How deep is the bottomless pit in the ladies restroom?
-Lesser Evil

It's about 10 feet deep.  On a related note, Lesser Evil, please stay out of the ladies restroom.  There have been complaints, and the "I got lost" excuse will only work so many times.  The tower is only slightly non-euclidean and you should really be familiar with the layout by now.

How has the Super Wizard Tower gone this long without realizing that rabies is a dangerous disease, and not a magical weapon?
-Wolf Knight

My, what an interesting and completely unpredictable question.

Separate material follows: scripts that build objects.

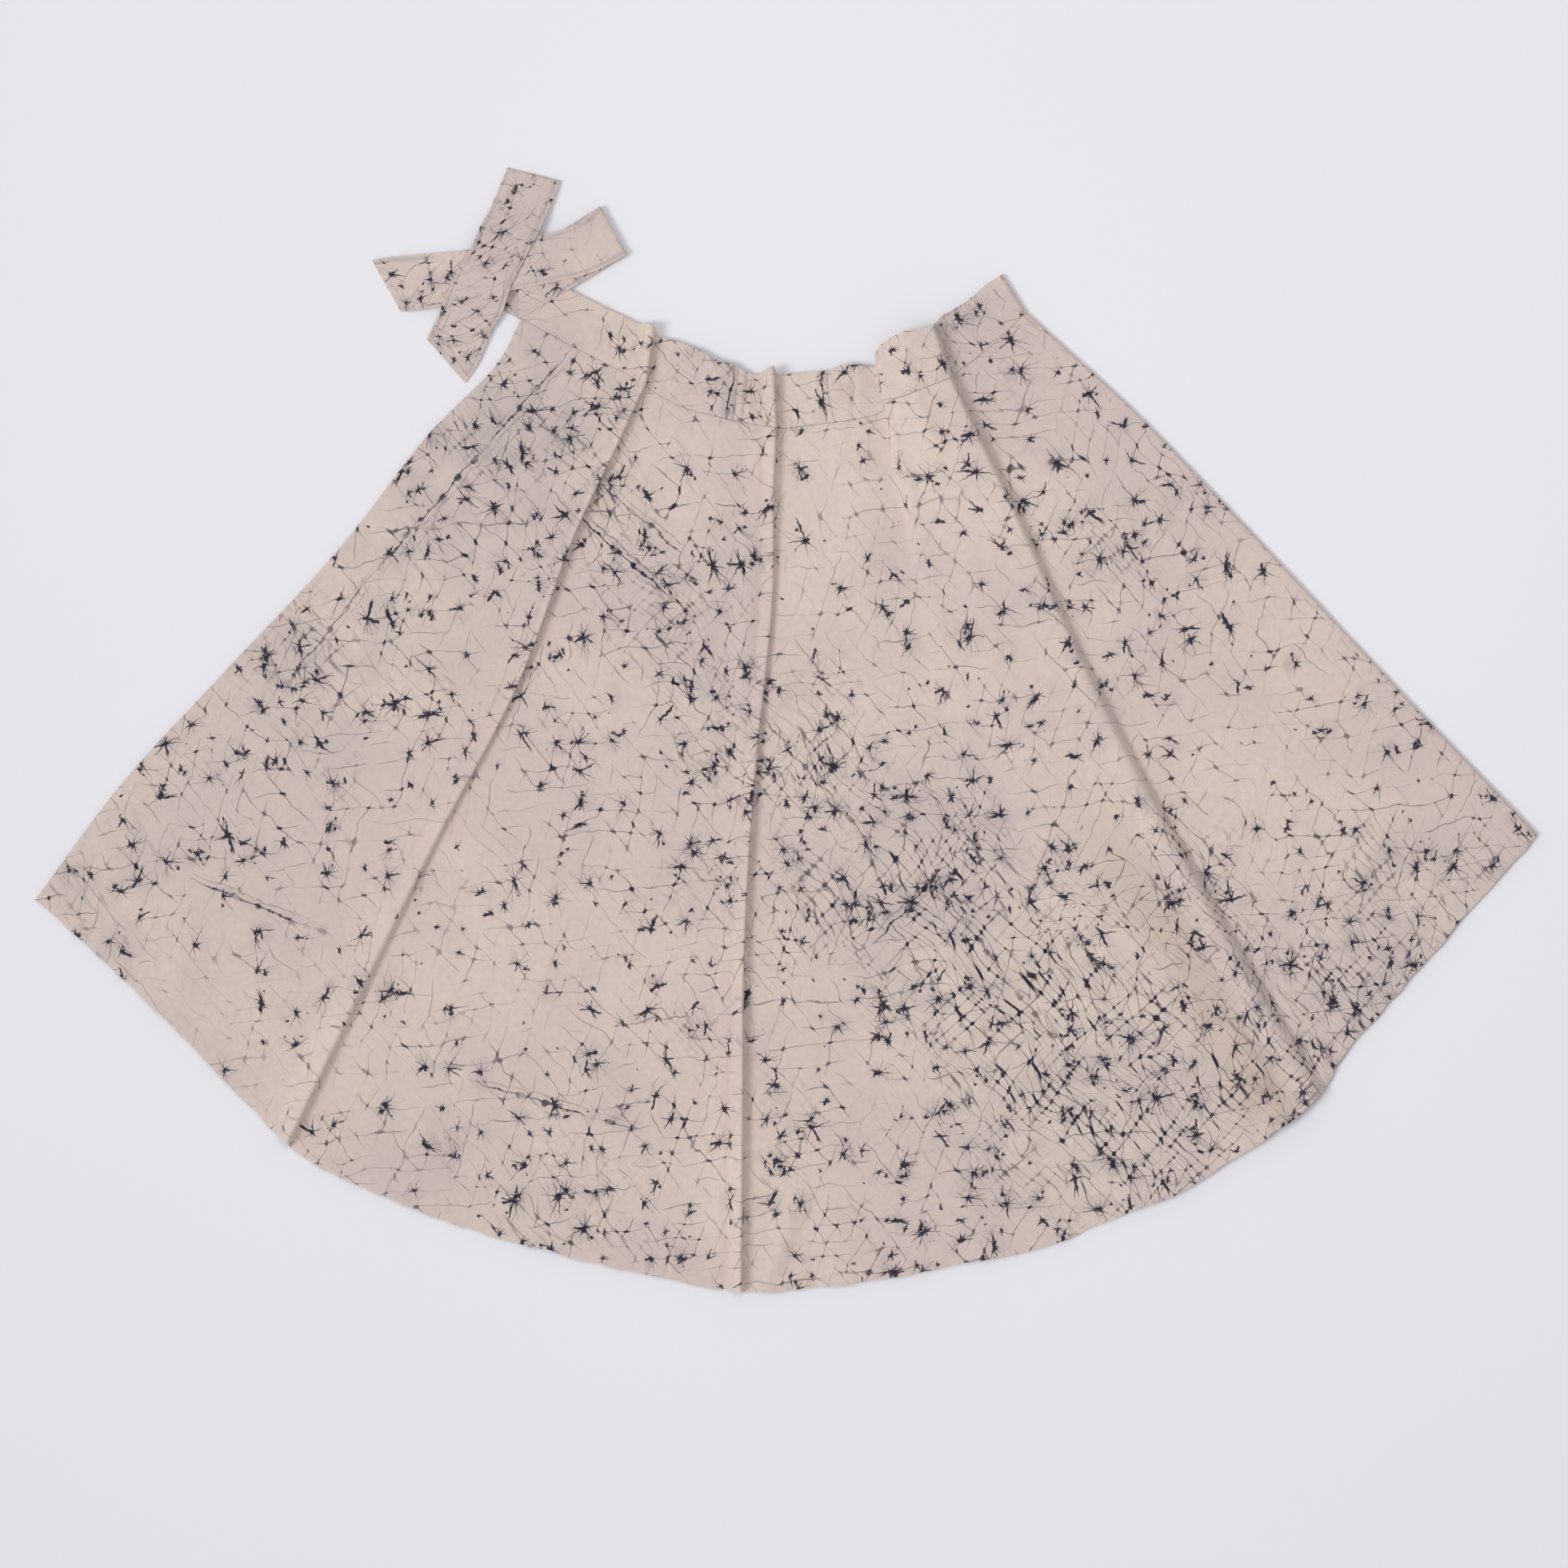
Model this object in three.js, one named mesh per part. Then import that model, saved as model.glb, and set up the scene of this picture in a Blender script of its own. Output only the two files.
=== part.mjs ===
// A cotton wrap skirt, folded in half and laid flat, in millimetres with +Z up.
// +X runs along the hem to the folded edge and +Y runs from the hem to the waistband.
// Every piece is a thin wall: two grids of points, an upper face and a lower face, closed at the edges.
import * as THREE from "three";

// Walls and gaps
const PANEL_CLOTH = 1.2;
const BAND_CLOTH = 1.6;
const TIE_CLOTH = 1.2;
const LAYER_GAP = 0.3;
const SEAM_GAP = 0.4;

// Level of the upper half's lower face, just clear of the hidden waistband
const UPPER_LEVEL = BAND_CLOTH + LAYER_GAP;

// Grid steps
const PANEL_ROWS = 16;
const BAND_ROWS = 4;
const HIDDEN_PANEL_ROWS = 8;
const HIDDEN_CELLS = 3;
const TIE_STEPS = 3;
const TURN_STEPS = 4;

// How far the folded edge rolls round, in quarter turns
const ROLL_REACH = 1.2;

// The hidden half lies a little inside the upper one.
const HIDDEN_SCALE = 0.994;
const HIDDEN_CENTRE = new THREE.Vector2(0, -60);

// Lines that run from the waist to the hem, left to right. Each has the places where it meets the waistband's
// free edge, the waist seam and the hem, how far the cloth stands off the half below it at those three places
// and halfway down the panel, and the number of grid cells up to the next line.
// prettier-ignore
const LINES = [
  // name        band x, y    seam x, y    hem x, y      lift: band, seam, middle, hem   cells
  ["side_edge", -224.2, 394, -223.4, 348, -634, -143, 0, 0, 0, 0, 5],
  ["side_panel", -171.8, 366.5, -183.4, 326, -533, -236, 0, 0, 2, 1, 5],
  ["tuck_start", -123.7, 343, -126.4, 296.4, -430.7, -342, 0, 0, 0, 0, 6],
  ["tuck_end", -110, 336, -118.9, 291, -419.8, -353.5, 0, 0, 0, 0, 4],
  ["left_front", -83, 324.6, -89.3, 273.8, -328, -399.5, 2, 1, 2, 1, 5],
  ["mid_front", -51.5, 309.5, -53.6, 264, -189, -443.5, 4, 2, 2, 1, 5],
  ["pleat_start", -21.3, 300.6, -18.5, 256.6, -48.8, -474, 0, 0, 0, 0, 6],
  ["pleat_end", -9.6, 300.6, -7.6, 255, -36.4, -475.7, 0, 0, 0, 0, 4],
  ["right_front", 30.9, 303.3, 30.9, 259, 63, -466.8, 3, 1, 2, 1, 3],
  ["band_crease", 57.7, 308, 57.7, 262, 152.5, -451, 5, 3, 2, 1, 2],
  ["valley", 74, 306.7, 79.7, 269, 209, -440, 1, 1, 2, 1, 3],
  ["puff_side", 83.8, 324, 90.7, 276.5, 270, -416, 9, 7, 3, 1, 3],
  ["puff_top", 103, 337, 111.3, 286, 340.8, -386.4, 16, 12, 7, 3, 4],
  ["crest", 119.5, 339, 133.3, 296.4, 444.5, -310.9, 18, 15, 12, 8, 4],
  ["crest_foot", 134.7, 350, 149.8, 306, 468.6, -279.3, 3, 2, 1, 1, 4],
  ["back_panel", 159.4, 367, 176.6, 326.7, 523.5, -215.4, 2, 2, 2, 1, 5],
  ["folded_edge", 183.4, 385, 203.4, 353.5, 635.5, -88.3, 1, 1, 1, 1, 0],
].map(([name, bandX, bandY, seamX, seamY, hemX, hemY, liftBand, liftSeam, liftMiddle, liftHem, cells]) => ({
  name,
  band: [bandX, bandY],
  seam: [seamX, seamY],
  hem: [hemX, hemY],
  lifts: [liftBand, liftSeam, liftMiddle, liftHem],
  cells,
}));
const LIFT_PLACES = [-1, 0, 0.5, 1];

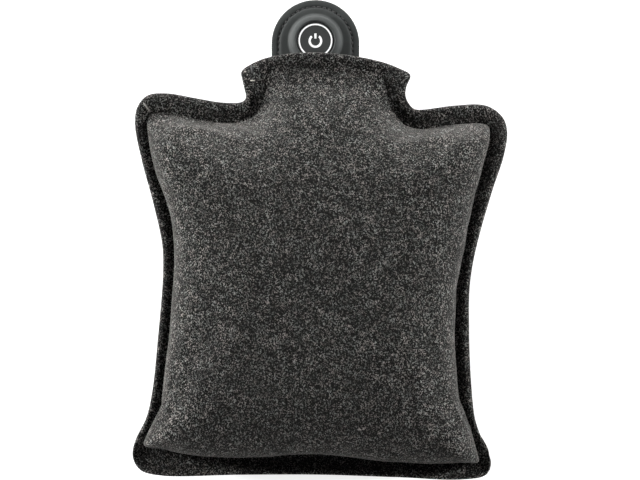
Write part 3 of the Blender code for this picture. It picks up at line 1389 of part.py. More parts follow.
def button():
    """The cap with its stem and flange, and the ring and the symbol let into its face."""
    cap_finish = material("button_cap", (0.050, 0.055, 0.055), 0.5)
    white = material("white_inlay", (0.85, 0.85, 0.85), 0.35)
    level = housing_levels()
    top = level["button_top"]
    axis = bpy.data.objects.new("button_axis", None)
    axis.location = (TAB_X, PUCK_Y, SEAM_HEIGHT)
    bpy.context.scene.collection.objects.link(axis)
    cap = turned(
        "button_cap",
        [(0.0, level["stem_low"]), (STEM_RADIUS, level["stem_low"]), (STEM_RADIUS, level["flange_top"]),
         (RING_OUTER, level["flange_top"]), (RING_OUTER, level["flange_low"]),
         (BUTTON_RADIUS + FLANGE_WIDTH, level["flange_low"]),
         (BUTTON_RADIUS + FLANGE_WIDTH, level["flange_top"]),
         (BUTTON_RADIUS, level["flange_top"]), (BUTTON_RADIUS, top - BUTTON_EDGE_ROUND),
         (BUTTON_RADIUS - BUTTON_EDGE_ROUND, top), (0.0, top)],
        (0.0, 0.0, 0.0),
        ROUND_STEPS,
        cap_finish,
    )
    low = top - INLAY_DEPTH
    groove = turned(
        "button_ring_groove",
        [(RING_INNER - INLAY_GAP, low - INLAY_GAP), (RING_OUTER + INLAY_GAP, low - INLAY_GAP),
         (RING_OUTER + INLAY_GAP, top + OVERRUN), (RING_INNER - INLAY_GAP, top + OVERRUN)],
        (0.0, 0.0, 0.0),
        ROUND_STEPS,
    )
    ring = turned(
        "button_ring",
        [(RING_INNER, low), (RING_OUTER, low), (RING_OUTER, top), (RING_INNER, top)],
        (0.0, 0.0, 0.0),
        ROUND_STEPS,
        white,
    )
    centre = (0.0, -ICON_DROP)
    symbol = arc_outline(ICON_INNER, ICON_OUTER, ICON_GAP_DEGREES, 20, centre)
    arc = prism("power_arc", symbol, low, top, white)
    arc_groove = prism(
        "power_arc_groove",
        arc_outline(ICON_INNER - INLAY_GAP, ICON_OUTER + INLAY_GAP, ICON_GAP_DEGREES - 2, 20, centre),
        low - INLAY_GAP,
        top + OVERRUN,
    )
    half = ICON_BAR_WIDTH / 2
    bar = block("power_bar", (-half, ICON_BAR_LOW, low), (half, ICON_BAR_HIGH, top), white)
    bar_groove = block(
        "power_bar_groove",
        (-half - INLAY_GAP, ICON_BAR_LOW - INLAY_GAP, low - INLAY_GAP),
        (half + INLAY_GAP, ICON_BAR_HIGH + INLAY_GAP, top + OVERRUN),
    )
    for tool in (groove, arc_groove, bar_groove):
        boolean(cap, tool)
    for item in (cap, ring, arc, bar, groove, arc_groove, bar_groove):
        item.parent = axis
    smooth(cap)
    smooth(ring)


def ribbon_and_connector():
    """The flat cable from the control board, and the plug and socket that join it to the battery lead."""
    plastic = material("connector", (0.75, 0.74, 0.70), 0.5)
    film = material("ribbon", (0.55, 0.28, 0.06), 0.4)
    level = housing_levels()
    thick = RIBBON_THICK / 2
    inside = (level["floor_top"] + level["board_low"]) / 2
    plug_y = CONNECTOR_Y + CONNECTOR_LENGTH
    wall_y = PUCK_Y - HOUSING_RADIUS + HOUSING_WALL
    rise_y = wall_y + RIBBON_ENTRY - FIT
    start = plug_y + CONNECTOR_LENGTH + FIT
    route = [(start, 0.0), (wall_y, 0.0), (rise_y - FIT, inside), (rise_y + RIBBON_ENTRY, inside)]
    upper = [(y, SEAM_HEIGHT + z + thick) for y, z in route]
    lower = [(y, SEAM_HEIGHT + z - thick) for y, z in reversed(route)]
    prism(
        "tab_ribbon", lower + upper, TAB_X - RIBBON_WIDTH / 2, TAB_X + RIBBON_WIDTH / 2, film, "YZ"
    )
    half = CONNECTOR_WIDTH / 2
    tall = CONNECTOR_HEIGHT / 2
    for name, low in (("lead_socket", CONNECTOR_Y), ("ribbon_plug", plug_y + FIT)):
        length = CONNECTOR_LENGTH - FIT
        block(
            name,
            (TAB_X - half, low, SEAM_HEIGHT - tall),
            (TAB_X + half, low + length, SEAM_HEIGHT + tall),
            plastic,
            FIT,
        )


def build():
    clear_scene()
    form = Form()
    cover_front(form)
    cover_back(form)
    zip_tapes()
    zip_stops()
    pin_x, pin_z = zip_slider()
    zip_pull(pin_x, pin_z)
    stacks = {1: inner_stack(form, 1, FRONT_LINING_RINGS), -1: inner_stack(form, -1, BACK_LINING_RINGS)}
    lining(stacks)
    sheet = heating_layer(form)
    on_sheet = heating_wire(sheet)
    terminal_y, terminal_z = terminal(on_sheet)
    cutters, lead_hole = filling_cutters(terminal_y)
    filling(stacks, cutters)
    boolean(sheet, lead_hole)
    battery_case()
    board_y = cells()
    protection_board(board_y)
    leads(terminal_y, terminal_z)
    tab_leathers()
    tab_core()
    switch_housing()
    control_board()
    button()
    ribbon_and_connector()


build()
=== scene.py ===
import math
from contextlib import contextmanager

import bmesh
import bpy
import numpy as np
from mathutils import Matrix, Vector, noise
from mathutils.bvhtree import BVHTree
from mathutils.geometry import delaunay_2d_cdt


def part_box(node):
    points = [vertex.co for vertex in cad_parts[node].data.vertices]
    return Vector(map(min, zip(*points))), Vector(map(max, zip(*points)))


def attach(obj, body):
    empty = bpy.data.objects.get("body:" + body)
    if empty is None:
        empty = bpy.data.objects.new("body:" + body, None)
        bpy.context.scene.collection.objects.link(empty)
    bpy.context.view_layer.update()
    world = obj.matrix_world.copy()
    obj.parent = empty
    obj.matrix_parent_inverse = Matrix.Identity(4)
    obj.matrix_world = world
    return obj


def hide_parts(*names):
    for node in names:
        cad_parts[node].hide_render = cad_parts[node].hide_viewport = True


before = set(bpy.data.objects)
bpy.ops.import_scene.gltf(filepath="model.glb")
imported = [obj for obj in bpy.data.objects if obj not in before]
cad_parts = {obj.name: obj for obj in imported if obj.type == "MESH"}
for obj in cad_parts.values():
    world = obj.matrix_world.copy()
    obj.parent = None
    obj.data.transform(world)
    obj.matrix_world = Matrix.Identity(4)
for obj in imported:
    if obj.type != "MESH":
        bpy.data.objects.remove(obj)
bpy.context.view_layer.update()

# Cover, with the outline listed in thousandths of its width, from the middle, and length, from the bottom
COVER_WIDTH = 0.262
COVER_LENGTH = 0.298
OUTLINE = (
    (0, 11), (214, 5), (380, 0), (444, 11), (457, 38), (436, 85), (414.5, 139), (404, 221), (398, 351),
    (400, 456), (415.5, 539), (459, 675), (491.5, 762), (500, 819), (486.5, 852), (444, 878), (361, 878),
    (273, 868), (251, 869.5), (234.5, 886), (227.5, 904), (232.5, 929), (243.5, 951), (216, 963.5), (160, 980),
    (53, 996), (-53, 999), (-144, 988), (-195, 970), (-207, 962.5), (-212, 957.5), (-209.5, 948), (-202, 920),
    (-196.5, 895.5), (-206, 886.5), (-262, 885), (-337, 896), (-412, 907), (-462, 902), (-487, 876),
    (-494, 835), (-476, 751), (-444, 645), (-421, 551), (-419, 480), (-433, 327), (-447, 209), (-463, 146),
    (-495.5, 85), (-500, 54), (-481, 22), (-428, 9), (-214, 11),
)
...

Will we at least get partial credit for Abstract Art classes?  Elder [NAME DELETED] bent himself across all timelines in the middle of the semester.
-Throat-Punch Ballet

Unfortunately no.  All material even tangentially related to Elder [NAME DELETED]'s classes* have been shredded, incinerated, loaded into an iron cannonball blessed by the Eight Priests of Happyshine, and catapulted into the Dark Undercold.  And then blasted a few times with the Super Wizard orbital satellite beam.
*Elder Russel, teacher of the Interpretive Dance classes, will be remembered fondly.  Not for the panicked dances that no one understood before being loaded into the cannonball, but for all the other dances that nobody understood.

When will the Tower start stocking the sparring arena with live targets again?
-Burning Mermaid

There...never were live targets in the sparring arena...

On that note, I suddenly have a very urgent matter to look into.  I hope you all have a good weekend.